Type in ‘toxic masculinity’ on any search engine or social media platform and thousands of posts, articles, rants etc., are bound to surface but with toxic femininity the struggle for answers is rife.

This then begs the question, does toxic femininity exist and if so, why aren’t we hearing more about it and seeing it addressed? In fact, what is toxic femininity?

Bust.com defines toxic femininity as ‘a narrow and repressive description of womanhood, designating womanhood as defined by cooperation, sexual subservience, status and passivity. It’s the cultural ideal of womanliness, where the ability to please is everything while troublesomeness is a weakness; where beauty and ability to make men feel good are yardsticks by which women are measured, while supposedly masculine traits which can range from expressing anger to sexual independence are the means by which your status as a woman can be taken away.’

In truth, the question of the existence of toxic femininity only gains minimal traction as many find, it refers to the equivalent of toxic masculinity whose ripple effect is usually extremities such as abuse and violence at high rates.

However, to substitute toxic femininity, the terms benevolent sexism and or mean girls syndrome are used.
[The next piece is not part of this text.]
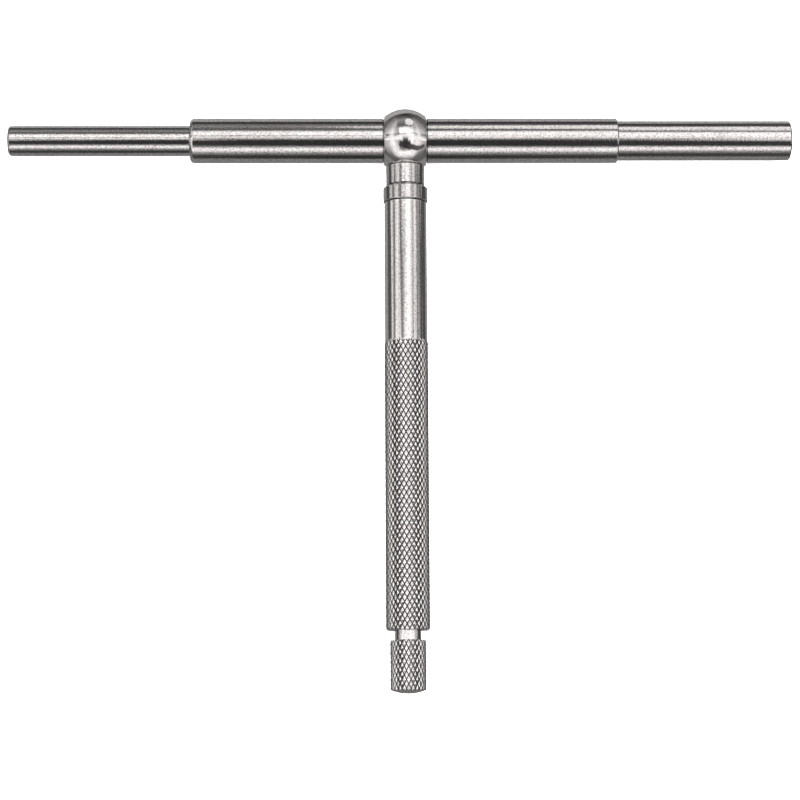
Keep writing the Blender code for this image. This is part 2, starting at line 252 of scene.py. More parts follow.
def knurl(shape, radius, low, high, starts, repeat, lead, tail):
    """A diamond knurl between two distances. lead and tail are (height, length) of its chamfers.

    The grooves lie on whole numbers of two slanting coordinates, u and w. Each diamond between them is
    a pyramid with steep flanks and a flatter crest. Its quads fold along the lines where two of its
    sides meet.
    """
    count = len(KNURL_STEPS)
    found = {}

    def vertex(a, b):
        key = (a - b, (a + b) % (2 * count * starts))
        if key not in found:
            u = a // count + KNURL_STEPS[a % count]
            w = b // count + KNURL_STEPS[b % count]
            angle = math.pi * (u + w) / starts
            r = radius - max(KNURL_DEPTHS[a % count], KNURL_DEPTHS[b % count])
            place = (r * math.cos(angle), r * math.sin(angle), repeat * (u - w) / 2)
            found[key] = shape.verts.new(place)
        return found[key]

    first = count * (math.floor(2 * low / repeat) - 1)
    last = count * (math.ceil(2 * high / repeat) + 1)
    for b in range(count * starts):
        for a in range(b + first, b + last):
            corners = [vertex(a, b), vertex(a + 1, b), vertex(a + 1, b + 1), vertex(a, b + 1)]
            i, j = a % count, b % count
            if i != j and i + j != count - 1:
                shape.faces.new(corners)
                continue
            if i != j:
                corners = corners[1:] + corners[:1]
            shape.faces.new(corners[:3])
            shape.faces.new((corners[0], corners[2], corners[3]))
    for distance, side in ((low, -1), (high, 1)):
        trim(shape, distance, side)
    for distance in (low + lead[1], high - tail[1]):
        trim(shape, distance, 0)
    for v in shape.verts:
        start_limit = radius - lead[0] * (1 - (v.co.z - low) / lead[1])
        end_limit = radius - tail[0] * (1 - (high - v.co.z) / tail[1])
        here = v.co.xy.length
        allowed = min(here, start_limit, end_limit)
        v.co.xy *= allowed / here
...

They are used in reference to superficial positive beliefs about women and how they reserve the right to harm others, and even get away with bad behaviour.

This ranges from women getting physical with men knowing the unlikeness to face legal implications, body shaming, faking a pregnancy scare, manipulating divorce or child custody battle over false abuse insinuations or even threats to self-harm should a man leave the relationship. It also includes circumstances in which men are made to feel inferior for rejecting a sexual advance.

These antics often harbour and succeed based on women weaponizing their sexuality and vulnerability to create a barrier through which those who fall victim to their harmful deeds find it difficult to defend themselves. And in which case irrational temper tantrums are brushed away and deduced to being hormonal.

This then leaves prey of such women in a hapless situation in which they can’t shield themselves nor can they freely speak up for fear of being labelled weak as the aggressor will more often than not, be sympathised with, based on their perceived fragility.

Toxic femininity is no longer a cliché, rather a lived reality through which many struggle. It still begs for more light to be shed before its victims can regain some peace and feel free to break their silence and in achieving this, both men and women will have to scrutinise their own ‘normal behaviours’, evaluate if they would appreciate the same treatment and choose to change should the answer be on the negative.